SET TASK –
Take the lines from the beginning of the data below through the line holding "skin.height += MEAT_FOLD" and return exactly those.

* begin SOURCE DATA *

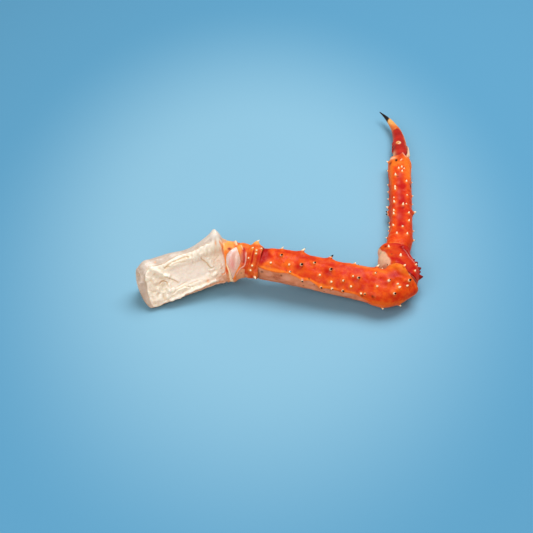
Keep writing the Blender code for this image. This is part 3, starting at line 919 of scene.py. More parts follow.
def shoulder_skin():
    """The bare meat. Its front is drawn from the middle of the broad face: w is below 0 towards the top. A
    bumpy ridge runs along the top of the front, with a smooth film behind it, and a white fold along the
    bottom. Between them the face is a shallow tray, with lobes at the bare end and layers at the neck."""
    skin = Skin(shoulder, dome(5.0, 34), dome(1.0, 6), rows=210, columns=380, drawn_from=150, ragged=0.45)
    s, w, base = skin.s, skin.w, skin.points
    rs, rw = skin.s_ragged, skin.w_ragged
    skin.height += MEAT_FOLD * smooth(FOLD_RISE, skin.t) * bump(skin.angle, 74, 16)

    # The film: smooth over the top strip, the bare end, the back and below.
    from_ridge = rw - smooth(FILM_RIDGE, rs)
    from_end = rs - smooth([(at_w, at_s) for at_s, at_w in END_EDGE], rw)
    film = highest(ease(0.4, -0.6, from_ridge), ease(17.0, 18.4, rw), ease(0.4, -0.6, from_end))
    skin.height += 0.45 * (1 - bump(skin.angle, 270, 45)) * lumps(base, 14.0, 5, 2)
    skin.height += 0.16 * film * grooves(s, w, 14.0, 2.6, 45)

    # Broken fibres over the front, quieter in the tray.
    tray = ease(17, 27, s) * ease(60, 52, s) * ease(-13.5, -8, w) * ease(9.5, 4, w)
    busy = (1 - film) * (1 - 0.85 * tray)
    skin.height -= 1.2 * tray
    warp = 1.6 * np.stack([lumps(base, 7.0, 61 + k, 2) for k in range(3)], -1)
    for pitch, seed, height in ((5.2, 15, 0.72), (2.4, 25, 0.16)):
        skin.height += height * busy * (0.42 - np.abs(noise(base + warp, pitch, seed)))
    skin.height += 0.08 * (1 - film) * (1 - 0.6 * tray) * grooves(s, w, 7.0, 1.4, 35)

    crease_shade = np.zeros(s.shape)

    def cut(path, width, depth, dark):
        """Cuts a line into the meat and paints shade into it."""
        nonlocal crease_shade
        crease_shade = np.maximum(crease_shade, dark * skin.ridge(path, width, -depth, 0.25))

    def layer(path, height, reach, dark, taper=0.2):
        """Lays a layer on the left of a path and paints shade into the groove at its edge."""
        nonlocal crease_shade
        crease_shade = np.maximum(crease_shade, dark * skin.flake(path, height, reach, taper))

    # The ridge, which stands over the film behind it, and the edge of the bare end.
    skin.flake(FILM_RIDGE, 1.5, 3.2, 0.06)
    skin.flake(END_EDGE[::-1], 1.0, 3.0, 0.1)
    skin.lump(2.6, -21.5, 4.2, 3.4, 1.0)
    skin.lump(-2.2, -15.0, 1.8, 2.0, -1.8)
    skin.lump(-3.0, -7.5, 2.6, 2.4, 1.3)
    # The long ridge down from the top of the bare end, and the layer that ends it.
    skin.ridge(((7.5, -17), (11, -14.8), (14, -11.8), (17.5, -8.4), (20.4, -6), (23, -3.4)), 1.9, 1.5, 0.1)
    skin.ridge(((9.5, -12), (12.5, -8.2), (16, -4.8), (19.5, -2)), 2.0, -0.8)
    layer(((28.6, 3.6), (24.8, -1.2), (21.4, -4.4), (17.5, -7)), 0.8, 2.6, 0.9, 0.1)
    # The creases that follow the ridge, and the pit under them.
    follow = ((44.4, -14.2), (40.8, -15.7), (34.7, -16.0), (29, -15.8), (24, -14.8), (20, -13.2))
    layer(follow, 0.55, 1.3, 1.0, 0.1)
    layer(((41, -12.8), (37, -13.6), (30, -13.7), (25, -12.9)), 0.3, 1.2, 0.55)
    cut(((19.6, -12.2), (22.5, -12.9), (25.6, -13.2)), 0.9, 1.0, 0.6)
    skin.cushions(CUSHIONS)
    # The arch-shaped recess.
    arch = ((11.0, 0.8), (11.8, -1.2), (13.6, -2.4), (16.0, -2.4), (17.8, -1.0), (18.4, 1.2), (17.8, 4.9))
    cut(arch, 0.65, 1.0, 1.0)
    skin.lump(14.4, 2.6, 2.6, 4.2, -1.2)
    skin.ridge(((19.4, 0.6), (19.6, 4.4), (18.2, 7.6)), 0.9, 1.0)
    skin.ridge(((13.2, 7), (12.4, 11), (12.6, 15)), 1.2, -0.8)
    # The neck.
    layer(NECK_PLATE, 1.2, 7.5, 0.9, 0.1)
    cut(((68.0, -13.2), (68.5, -11.6), (68.8, -9.6), (68.9, -7.6)), 0.35, 0.25, 0.7)
    cut(((66.2, 3.0), (67.6, 3.6), (69.0, 3.4)), 0.4, 0.4, 0.9)
    skin.lump(66.6, 0.6, 0.9, 1.5, 0.5)
    rim = skin.ridge(NECK_BORDER, 0.65, -0.4, 0.04)
    # The knobby cream ridge from the fold's knob down to the border.
    skin.ridge(((66.4, -24), (67.0, -19.4), (67.6, -16.4), (69.2, -13.4), (70.4, -11.2)), 1.3, 0.9, 0.1)
    skin.lump(66.6, -20.4, 1.6, 1.8, 0.8)
    skin.lump(69.6, -21.5, 1.5, 2.2, 2.6)
    skin.lump(65.8, -14.6, 0.8, 0.8, -0.7)
    # Folds along the lower edge, and the brown rind under them.
    low = ((14.6, 14.6), (21.3, 15.2), (28.2, 14.4), (35.4, 13.5), (42.3, 13.0), (53.3, 12.4), (59.6, 12.2))
    fold = skin.ridge(low, 1.15, 1.6, 0.05)
    drape = ((19, 11.8), (23, 9.8), (27, 8.4), (30.5, 8.2), (34, 9.6), (38, 11), (44, 10.6))
    layer(drape, 0.9, 1.8, 0.5)
    cut(((24, 6.4), (30, 5.4), (36, 5.2)), 0.6, 0.45, 0.35)
    cut(((34, 7.4), (40, 7.6), (46, 7.0)), 0.6, 0.4, 0.25)
    rind_line = ((8, 17.6), (14, 17.2), (21, 17.2), (34.9, 15.6), (48.6, 14.8), (60, 14.8), (70, 15.6))
    rind = skin.ridge(rind_line, 0.95, -0.35, 0.08)
    flap = film * ease(44, 52, s) * ease(67.4, 65.8, s - 0.3 * (w + 16)) * (w < 0)
    skin.height += 0.16 * flap * grooves(s, w, 9.0, 0.9, 55)

    neck_tan = ease(58, 62, rs) * ease(9.0, 11.0, rw) * ease(21, 17, rw)
    low_tan = ease(48, 56, s) * ease(6, 9, rw) * (1 - film)
    dot_places = ((66.1, -14.3, 0.7), (51.7, 10.0, 1.3), (14.8, -20.6, 0.7))
    dots = sum(oval(s, w, at_s, at_w, size, size) for at_s, at_w, size in dot_places)
    corner = ease(68.4, 69.6, rs - 0.35 * np.maximum(-10 - rw, 0)) * ease(-11, -13, rw) * ease(-19, -17, rw)
    crown = (1 - film) * ease(0.4, -3.0, from_ridge - 2.6) * ease(8, 14, s)
    skin.mark("film", film)
    skin.mark("rosy", 0.9 * tray)
    skin.mark("tan", 0.85 * neck_tan + 0.3 * low_tan)
    skin.mark("rind", 0.85 * rind)
    skin.mark("orange", rim + 0.8 * dots + 0.7 * corner)
    skin.mark("white", fold + 0.6 * crown)
    skin.mark("crease_shade", crease_shade)
    skin.shape(1.1, 1.5)
    return skin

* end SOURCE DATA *

THE RESPONSE –
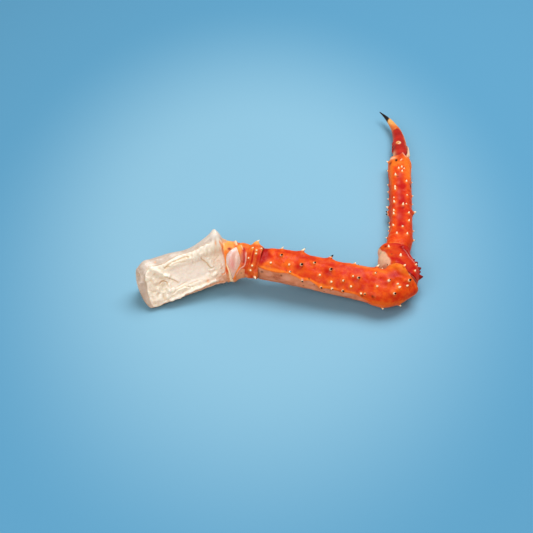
Keep writing the Blender code for this image. This is part 3, starting at line 919 of scene.py. More parts follow.
def shoulder_skin():
    """The bare meat. Its front is drawn from the middle of the broad face: w is below 0 towards the top. A
    bumpy ridge runs along the top of the front, with a smooth film behind it, and a white fold along the
    bottom. Between them the face is a shallow tray, with lobes at the bare end and layers at the neck."""
    skin = Skin(shoulder, dome(5.0, 34), dome(1.0, 6), rows=210, columns=380, drawn_from=150, ragged=0.45)
    s, w, base = skin.s, skin.w, skin.points
    rs, rw = skin.s_ragged, skin.w_ragged
    skin.height += MEAT_FOLD * smooth(FOLD_RISE, skin.t) * bump(skin.angle, 74, 16)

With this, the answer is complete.